Originally a hobby that Lewis indulged in at home during his breaks from drawing, songwriting won him praise almost immediately on the late-'90s downtown troubadours' circuit, which included anti-folkies like Juno soundtracker Kimya Dawson, who collaborated with Lewis on a 2001 album. It was his association with a thriving scene that included the Strokes and Dawson's band the Moldy Peaches that won him the Rough Trade deal that's still in place, though Lewis is quick to point out that it isn't exactly a lucrative contract. Not that he wants one. Asked about his relationship with his label, he launches into a tirade about record-business excess. "For some reason, [Rough Trade] wouldn't book shows for us unless they had all this other official stuff that went with it: a driver, a tour manager, hotel rooms, rented gear," he explains. "And I was like, you know, if all of that stuff is being added to recoupable cost, there's no way I'm ever gonna make any money, 'cause I know my stuff has a limited appeal."

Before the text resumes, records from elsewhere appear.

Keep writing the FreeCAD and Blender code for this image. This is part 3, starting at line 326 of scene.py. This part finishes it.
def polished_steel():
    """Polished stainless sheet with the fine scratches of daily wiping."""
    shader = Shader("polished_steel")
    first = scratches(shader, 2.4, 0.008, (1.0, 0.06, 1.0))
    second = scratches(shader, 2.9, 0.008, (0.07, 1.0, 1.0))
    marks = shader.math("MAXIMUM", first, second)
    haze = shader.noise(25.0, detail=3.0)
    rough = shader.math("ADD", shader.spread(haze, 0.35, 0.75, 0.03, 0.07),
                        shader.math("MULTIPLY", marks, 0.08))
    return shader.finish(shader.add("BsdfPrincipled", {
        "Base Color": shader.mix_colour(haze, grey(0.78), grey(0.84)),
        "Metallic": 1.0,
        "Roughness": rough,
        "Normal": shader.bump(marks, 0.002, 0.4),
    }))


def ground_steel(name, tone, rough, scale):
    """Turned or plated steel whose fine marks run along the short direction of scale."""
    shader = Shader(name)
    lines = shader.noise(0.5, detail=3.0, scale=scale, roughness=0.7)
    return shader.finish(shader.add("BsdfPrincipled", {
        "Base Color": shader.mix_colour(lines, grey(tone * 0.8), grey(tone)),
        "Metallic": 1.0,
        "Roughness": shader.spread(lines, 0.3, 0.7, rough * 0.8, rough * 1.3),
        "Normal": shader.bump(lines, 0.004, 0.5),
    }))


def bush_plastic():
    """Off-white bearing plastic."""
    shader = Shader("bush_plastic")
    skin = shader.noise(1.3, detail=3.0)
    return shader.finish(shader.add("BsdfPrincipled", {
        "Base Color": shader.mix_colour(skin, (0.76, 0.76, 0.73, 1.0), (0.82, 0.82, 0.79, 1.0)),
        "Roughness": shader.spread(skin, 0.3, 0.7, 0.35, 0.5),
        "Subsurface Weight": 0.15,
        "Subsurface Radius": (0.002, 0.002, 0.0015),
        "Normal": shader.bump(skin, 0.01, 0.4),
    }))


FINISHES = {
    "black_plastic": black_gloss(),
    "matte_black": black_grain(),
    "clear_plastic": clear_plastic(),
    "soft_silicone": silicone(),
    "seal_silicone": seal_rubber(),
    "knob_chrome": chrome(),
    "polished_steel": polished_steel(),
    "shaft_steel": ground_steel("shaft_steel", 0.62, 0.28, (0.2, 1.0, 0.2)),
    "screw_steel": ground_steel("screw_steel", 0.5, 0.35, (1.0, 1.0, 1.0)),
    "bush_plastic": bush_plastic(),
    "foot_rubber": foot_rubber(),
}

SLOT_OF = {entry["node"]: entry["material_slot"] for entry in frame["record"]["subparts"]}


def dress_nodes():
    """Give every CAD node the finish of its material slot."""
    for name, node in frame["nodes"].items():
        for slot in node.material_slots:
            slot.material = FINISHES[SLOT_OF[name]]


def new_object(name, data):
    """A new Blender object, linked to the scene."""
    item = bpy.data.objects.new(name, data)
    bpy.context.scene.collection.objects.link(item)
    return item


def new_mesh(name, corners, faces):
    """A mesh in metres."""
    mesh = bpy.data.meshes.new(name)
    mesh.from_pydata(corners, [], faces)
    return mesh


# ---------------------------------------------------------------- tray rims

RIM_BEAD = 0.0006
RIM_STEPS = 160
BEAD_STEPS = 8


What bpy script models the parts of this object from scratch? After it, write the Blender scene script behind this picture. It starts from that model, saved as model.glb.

Lewis's music appeals to a certain sector of new-punk and comic-book geeks who enjoy squirming along to his earnestness. Wordy but not necessarily bookish, his best-loved songs are often painfully honest interior monologues about things like panic disorder ("Anxiety Attack"), uncomfortable LSD experiences ("The Last Time I Did Acid I Went Insane"), or having visions of being raped by a Will Oldham look-alike on the L train ("Williamsburg Will Oldham Horror"). His awkward onstage presence—he stands slouched over a beat-up acoustic guitar plastered with stickers—is as charming to his fans as it is unsettling to the mainstream. Occasionally, Lewis indulges in rock 'n' roll and leans toward punk. His last album was composed entirely of songs by the anarchist English band Crass; 'Em Are I opener "Slogans" is straight-up pop rock. But plenty of his new songs, like the Greyhound travelogue "Roll Bus Roll," retain the acoustic instrumentation and campfire sing-along choruses of an artist steeped in folk.

Beyond his obvious punk-folk roots, two people have influenced Lewis's approach to music the most: Daniel Johnston and Michael Azerrad. The former, a saint among makers of no-frills, anti-mainstream pop music, was a major inspiration for Lewis's earnest songwriting. The other eye-opener was Azerrad's 2001 book Our Band Could Be Your Life, a history of founding underground rock bands like the Minutemen, Fugazi, and Sonic Youth, which introduced Lewis to the ride-bumming, floor-crashing business model that has afforded him a modest living playing music. His ramshackle approach to touring has actually worked in his favor at times, especially in the U.K., where his mounting fan base includes Eddie Argos of the band Art Brut. ("Slap Dash for No Cash," a track on the band's new Art Brut vs. Satan, is about Lewis.) Argos describes his first time seeing Lewis perform in Cardiff, Wales, as a revelation, partially because Lewis failed to make the sound equipment work properly. "The whole room had to lean in to hear him," Argos recalls, "but it was somehow still a fantastic show."

More recently, Lewis has taken his low-budget approach into the video realm. The comic-themed clip for his new single, "To Be Objectified," appears on the self-explanatory 99dollarmusicvideos.com. And now that his music is resonating with a wider audience, his ideas about comics are reaching more people, too—just as he'd hoped. An expert on Watchmen since he penned his 1997 SUNY Purchase senior literary thesis on the iconic graphic novel, Lewis has used his notoriety to capitalize on the interest kindled by this year's movie adaptation. ("I didn't think it was bad, at least compared to From Hell!") So far, he's given lectures in Oregon, New York, and various cities in Australia. Higher-profile outlets for his thoughts on the subject of songwriting have emerged as well. Last year, Lewis was invited to contribute to The New York Times' op-ed blog Measure for Measure, a collection of essays from such artists as Andrew Bird, Suzanne Vega, and Rosanne Cash. His own posts included treatises on originality and political songwriting, and an illustrated autobiographical account of the year 2008, when he toured the globe almost constantly.